Легенда о сепаратном мире. Канун революции - стр. 94
На следующий день в заседание был вызван начальник петербургского военного округа ген. Фролов для обсуждения «дурацких циркуляров» из Ставки (выражение Горемыкина) и средств воздействия на печать. Генерал заявил, что он получил непосредственное указание от Царя на необходимость «хорошенько образумить» печать, ибо «нельзя спокойно драться на позициях, когда каждый день это спокойствие отравляется невероятными слухами о положении внутри». «Значит, я так понимаю, что я палка, которая должна бить покрепче. Дело мне новое – только вчера оно передано мне в руки. Соберу редакторов, поговорю с ними по душам… Если же они не пойдут навстречу уговорам, то прибегну к надлежащим жестам вплоть до принудительного путешествия непокорных в далекие от столицы страны»145.
Через неделю Фролов снова вызван был в Совет для внушения о необходимости прекратить продолжавшиеся «безобразные выходки» печати. «Наши газеты совсем взбесились», – заметил председатель, – это не свобода слова, а черт знает что такое». Военный министр поясняет, что военным цензорам трудно разбираться в тонкостях желательного или нежелательного при сменяющихся течениях в государственной жизни, и они должны руководиться перечнем запрещенного. Военное ведомство должно быть вне политики. Сазонов настаивает на широком понимании цензуры, «как это делается в Германии», не разгораживая ее по ведомствам. (Запись Яхонтова таким образом показывает, что инициатива этой меры не принадлежала Горемыкину, как указывал в своих показаниях Поливанов. Как раз такое расширение толкования прав военной цензуры служило поводом обвинения, которое предъявлялось в Чр. Сл. Ком. тов. мин. вн. д.
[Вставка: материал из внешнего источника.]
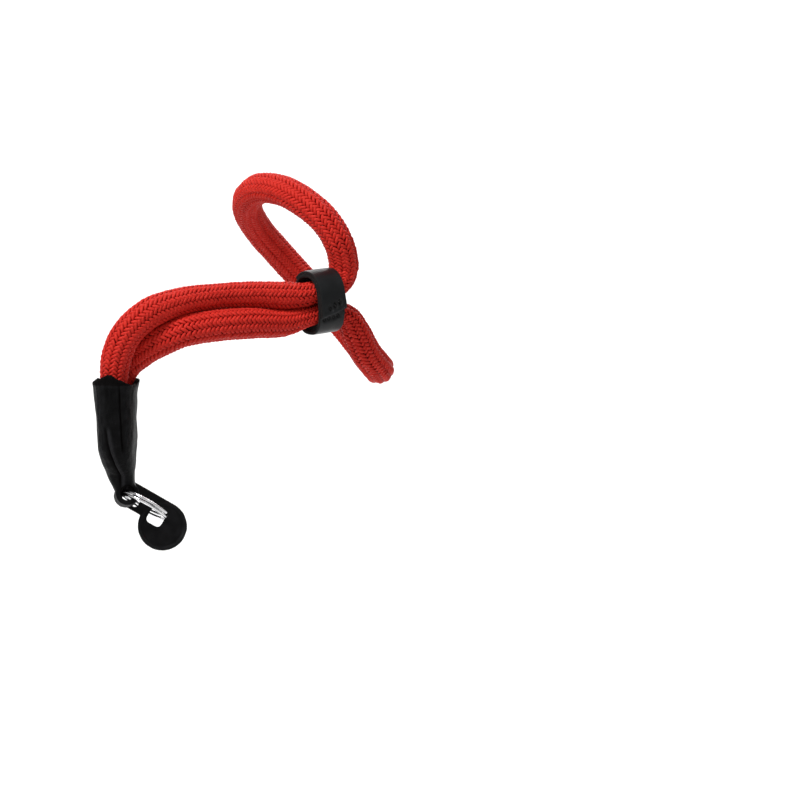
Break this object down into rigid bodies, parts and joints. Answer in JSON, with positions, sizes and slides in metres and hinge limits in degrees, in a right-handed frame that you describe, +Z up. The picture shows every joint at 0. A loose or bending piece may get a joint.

Плеве.) По мнению Горемыкина, затронуты слишком существенные интересы, чтобы останавливаться на формальностях и толкованиях закона. Председатель предупреждает, что, если положение не изменится, генерал может нажить «большие неприятности», равно как и мин. вн. д., так как Государь «крайне недоволен, что столько времени правительство не может справиться с газетной агитацией». Щербатов в ответ жалуется, что при отмене предварительной цензуры его ведомство «не может помешать появлению нежелательных известий, наложение же штрафов и закрытие вызывают запросы и скандалы в Гос. Думе». «Вот Дума на днях не будет вам больше мешать», – замечает Горемыкин. – Тогда можно будет справиться…» 28 августа «опять беседа о положении печати», – записывает Яхонтов. Военная власть «ничего не хочет делать. («Ген. Фролов никого, даже Совет министров не желает слушать», по замечанию Щербатова.) Настояния правительства остаются безрезультатными». «Страну революционизируют на глазах у всех властей, и никто не хочет вмешиваться в это возмутительное явление… На карте – судьба России, а мы топчемся на месте». «Наши союзники в ужасе от той разнузданности, которая царит в русской печати. В этой разнузданности они видят весьма тревожные признаки для будущего», – сообщает министр ин. д.